RepEval2017

The RepEval 2017 Shared Task

Introduction

RepEval 2017 features a shared task meant to evaluate natural language understanding models based on sentence encoders—that is, models that transform sentences into fixed-length vector representations and reason using those representations. The task will be natural language inference (also known as recognizing textual entailment, or RTE) in the style of SNLI—a three-class balanced classification problem over sentence pairs. The shared task will feature a new, dedicated dataset that spans several genres of text. Participation is open and new teams may join at any time.

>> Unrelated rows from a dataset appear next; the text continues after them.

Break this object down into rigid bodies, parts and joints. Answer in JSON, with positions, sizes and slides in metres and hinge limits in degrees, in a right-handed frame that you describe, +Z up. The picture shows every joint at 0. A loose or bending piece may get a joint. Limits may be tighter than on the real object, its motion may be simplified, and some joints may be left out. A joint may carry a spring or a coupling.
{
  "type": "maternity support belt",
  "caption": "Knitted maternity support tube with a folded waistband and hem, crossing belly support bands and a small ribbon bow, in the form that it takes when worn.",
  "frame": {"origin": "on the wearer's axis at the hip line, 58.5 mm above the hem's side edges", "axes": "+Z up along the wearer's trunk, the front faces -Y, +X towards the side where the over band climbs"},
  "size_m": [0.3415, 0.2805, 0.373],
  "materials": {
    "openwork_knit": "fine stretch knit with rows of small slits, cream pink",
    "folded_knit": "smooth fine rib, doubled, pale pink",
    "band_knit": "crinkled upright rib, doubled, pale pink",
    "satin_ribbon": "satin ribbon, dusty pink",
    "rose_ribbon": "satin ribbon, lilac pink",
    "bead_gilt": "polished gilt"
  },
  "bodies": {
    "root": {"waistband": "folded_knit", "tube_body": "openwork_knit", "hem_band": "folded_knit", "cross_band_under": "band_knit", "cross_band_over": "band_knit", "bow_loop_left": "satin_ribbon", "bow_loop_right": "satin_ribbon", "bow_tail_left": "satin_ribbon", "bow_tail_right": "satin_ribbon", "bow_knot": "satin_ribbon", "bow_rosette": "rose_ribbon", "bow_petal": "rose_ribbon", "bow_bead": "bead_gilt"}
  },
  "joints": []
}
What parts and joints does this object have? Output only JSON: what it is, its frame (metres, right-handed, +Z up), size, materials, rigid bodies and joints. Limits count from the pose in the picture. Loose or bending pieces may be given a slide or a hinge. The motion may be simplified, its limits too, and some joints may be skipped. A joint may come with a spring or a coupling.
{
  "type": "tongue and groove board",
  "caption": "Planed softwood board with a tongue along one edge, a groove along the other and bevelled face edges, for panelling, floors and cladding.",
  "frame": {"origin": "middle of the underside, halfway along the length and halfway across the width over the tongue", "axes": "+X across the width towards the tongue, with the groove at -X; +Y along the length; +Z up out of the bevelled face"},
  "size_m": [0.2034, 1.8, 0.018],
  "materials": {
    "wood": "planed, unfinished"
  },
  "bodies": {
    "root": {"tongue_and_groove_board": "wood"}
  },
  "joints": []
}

The shared task includes two evaluations, a standard in-domain (matched) evaluation in which the training and test data are drawn from the same sources, and a cross-domain (mismatched) evaluation in which the training and test data differ substantially. This cross-domain evaluation will test the ability of submitted systems to learn representations of sentence meaning that capture broadly useful features.

Results

The following table presents the results as of the close of the competition on June 15. All numbers reflect accuracy on the hidden portion of the test set.

Team	Authors	Matched Acc.	Mismatched Acc.
alpha (ensemble)	Qian Chen et al.	74.9%	74.9%
YixinNie-UNC-NLP	Yixin Nie and Mohit Bansal	74.5%	73.5%
alpha	Qian Chen et al.	73.5%	73.6%
Rivercorners (ensemble)	Jorge Balazs et al.	72.2%	72.8%
Rivercorners	Jorge Balazs et al.	72.1%	72.1%
LCT-MALTA	Hoa Vu et al.	70.7%	70.8%
TALP-UPC	Han Yang et al.	67.9%	68.2%
BiLSTM baseline	Williams et al.	67.0%	67.6%

Recap Paper

Competition Recap Paper

The data

The training and development sections of the task data can be found here. The unlabeled test data is available through the Kaggle in Class competiton pages (matched, mismatched).

The task dataset (called the Multi-Genre NLI Corpus, or MultiNLI) consist of 393k training examples drawn from five genres of text, and 40k test and development examples drawn from those same five genres, as well as five more. Data collection for the task dataset is be closely modeled on SNLI, which is based on the genre of image captions, and may be used as additional training and development data, but will not be included in the evaluation.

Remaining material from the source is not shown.